Knight Ridder, the second largest newspaper chain, was forced to sell off its assets by Private Capital Management, headquartered in Naples, Fla., a 19 percent shareholder (Liebau, 2005; Jordan and Sloan, 2006). Undervalued newspaper properties are increasingly vulnerable to predatory takeovers, especially since for Knight Ridder the breakup price was worth more than its market capitalization. According to Allan Sloan (Washington Post, 2005), the senior executives of Private Capital Management stand to gain $300 million in performance payments from its owner Legg Mason if they make revenue targets for the parent company, regardless of how well they perform for the rest of the portfolio holders with $60 billion in assets (Sloan, 2005). In 2003, the Blackstone Group and Providence Equity took a 40 percent stake in Freedom Communications to buy out the Hoiles family (Liebau, 2005). Because of depressed newspaper stock prices, a buy-sell transaction premium can yield a better, quicker return than long-term appreciation or profit-producing dividends. Legacy media corporations (Dorroh, 2005) and venture capitalists (Sloan, 2005) as well as corporations with record high cash reserves and capital exporting elites from authoritarian client regimes are taking accumulated value from mature industries and merging with, acquiring and investing in online ventures even at inflated prices (Economist, 2005; Kirkpatrick, 2003a).
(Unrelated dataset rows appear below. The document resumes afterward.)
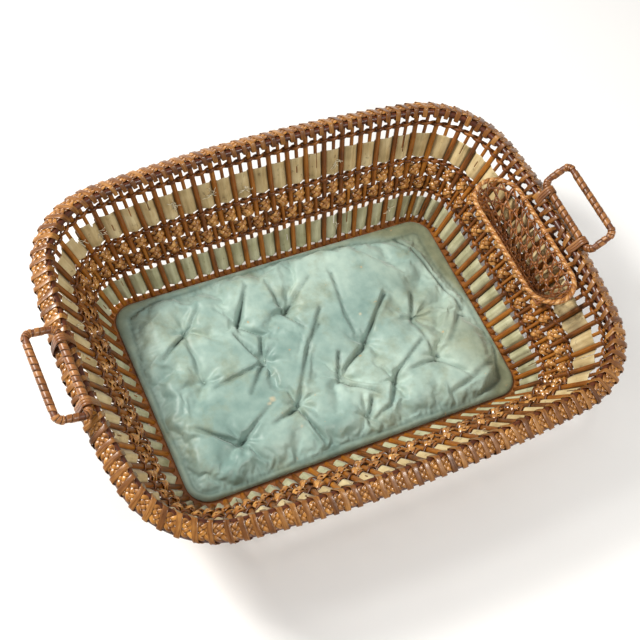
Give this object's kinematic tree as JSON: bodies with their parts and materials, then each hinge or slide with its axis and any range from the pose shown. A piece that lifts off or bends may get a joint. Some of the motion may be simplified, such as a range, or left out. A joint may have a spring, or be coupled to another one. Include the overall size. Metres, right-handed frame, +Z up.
{
  "type": "wicker bed basket",
  "caption": "Flared oblong wicker bed basket for a small pet: woven walls with silk ribbons, a lashed rim, hinged loop handles, a side pocket and a loose tufted pad",
  "frame": {"origin": "middle of the flat underside, on the centre lath", "axes": "+Z up, +X along the basket to the end with the pocket, +Y across it"},
  "size_m": [0.6495, 0.4518, 0.179],
  "materials": {
    "reed": "smooth varnished round reed, saddle brown",
    "lath": "plain sawn lath",
    "lower_silk": "faded sage green silk ribbon, frayed",
    "upper_silk": "faded khaki silk ribbon, frayed",
    "dark_cane": "dark stained reed",
    "plaited_cane": "plaited split cane, varnished",
    "pale_cane": "glossy split cane strap",
    "wrap_cane": "cane wrapping, varnished",
    "pocket_cane": "fine open cane work",
    "sateen": "faded blue-green sateen with tan stains",
    "wadding": "cotton wadding",
    "tuft_thread": "thread knots"
  },
  "bodies": {
    "basket": {"base_hoop": "reed", "base_laths": "lath", "floor_spokes": "reed", "floor_reeds": "reed", "thick_uprights": "reed", "thin_uprights": "reed", "lower_ribbon": "lower_silk", "lower_twine": "dark_cane", "lower_plait": "plaited_cane", "upper_plait": "plaited_cane", "middle_twine": "dark_cane", "upper_ribbon": "upper_silk", "top_twine": "dark_cane", "rim_rod_inner": "dark_cane", "rim_rod_outer": "dark_cane", "rim_plait": "plaited_cane", "rim_strap": "pale_cane", "left_handle_ties": "wrap_cane", "right_handle_ties": "wrap_cane", "pocket_rope": "pale_cane", "pocket_wall": "pocket_cane", "pocket_floor": "pocket_cane", "pocket_ties": "pale_cane"},
    "left_handle": {"left_core": "reed", "left_grip_wrap": "wrap_cane", "left_bar_wrap": "wrap_cane", "left_arm_wraps": "wrap_cane", "left_corner_bindings": "wrap_cane"},
    "right_handle": {"right_core": "reed", "right_grip_wrap": "wrap_cane", "right_bar_wrap": "wrap_cane", "right_arm_wraps": "wrap_cane", "right_corner_bindings": "wrap_cane"},
    "pad": {"pad_cover": "sateen", "pad_backing": "sateen", "pad_filling": "wadding", "pad_border": "sateen", "pad_tufts": "tuft_thread"}
  },
  "joints": [
    {"name": "left_handle_hinge", "type": "hinge", "parent": "basket", "child": "left_handle", "pos_m": [-0.2905, 0, 0.15], "axis": [0, 1, 0], "range_deg": [-40, 110]},
    {"name": "right_handle_hinge", "type": "hinge", "parent": "basket", "child": "right_handle", "pos_m": [0.2905, 0, 0.15], "axis": [0, -1, 0], "range_deg": [-70, 80]},
    {"name": "pad_lift", "type": "slide", "parent": "basket", "child": "pad", "axis": [0, 0, 1], "range_m": [0, 0.2]}
  ]
}
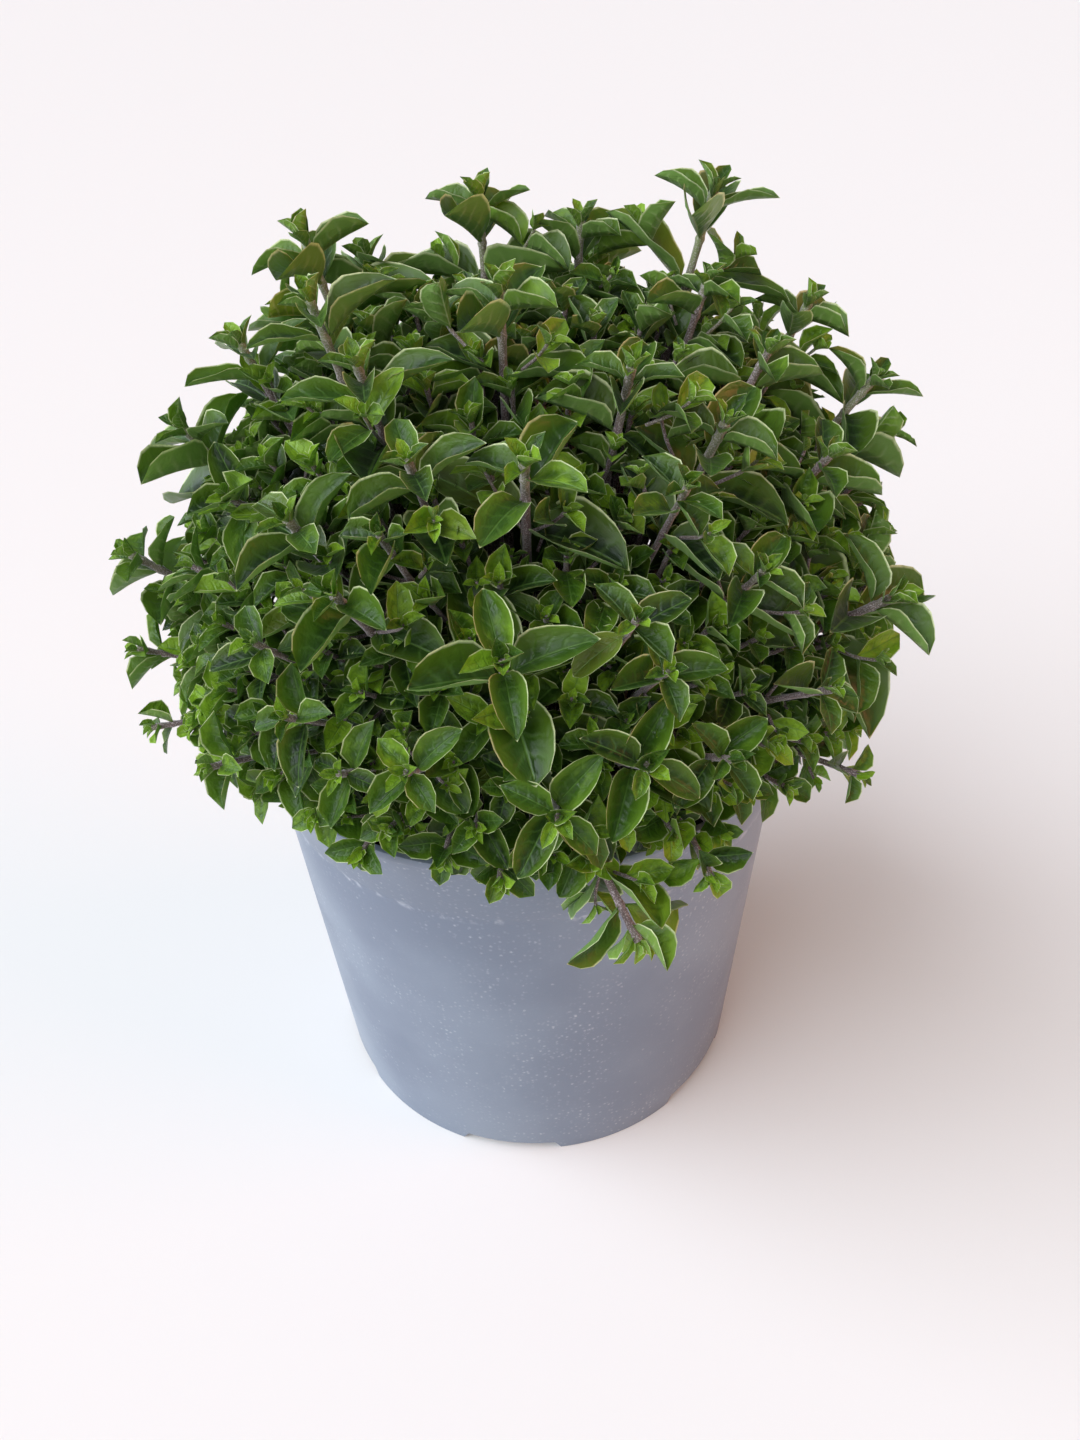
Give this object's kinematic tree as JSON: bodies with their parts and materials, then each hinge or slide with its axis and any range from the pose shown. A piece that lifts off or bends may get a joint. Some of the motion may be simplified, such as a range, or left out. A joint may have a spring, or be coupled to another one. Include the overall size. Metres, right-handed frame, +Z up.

Most analysts foresee a tipping point when online news revenue exceeds traditional news media revenue (Riley, 2006). In recent years, more and more news websites are reporting profits (Brown, 2003; Runett, 2001). But, as far back as 2000, “[s]lightly more than half of the daily newspapers ... booked a modest online profit,” according to an NAA survey (Runett, 2001, p. 1). Borrell Associates, Inc., surveyed 246 newspapers in 2002 to find that half to two-thirds of the online news sites were profitable, including the Tribune Co., Knight Ridder, Scripps Howard and Morris Communications (Brown, 2003). As retained corporate earnings ballooned during the period, so did Internet stock valuations (Economist, 2005). In 2005, Microsoft supposedly considered a $20 billion stake in AOL worth $1,000 per subscriber (Economist, 2005), which is on a par with newspaper valuations. The difference is that newspapers in print-monopoly circulation areas typically throw off 20-plus percent in Earnings Before Interest, Taxes, Depreciation and Amortization (EBITDA). CNET Networks, the 13th largest website, saw a 50 percent appreciation on rumors of acquisition (comScore Media Metrix, 2004; Economist, 2005). As content and network firms are swept into online conglomerates, for example, the largest voice-over-IP company, Skype, was sold to the internet auction site, eBay, for at least $2.6 billion on expected revenues of only $60 million (Economist, 2005).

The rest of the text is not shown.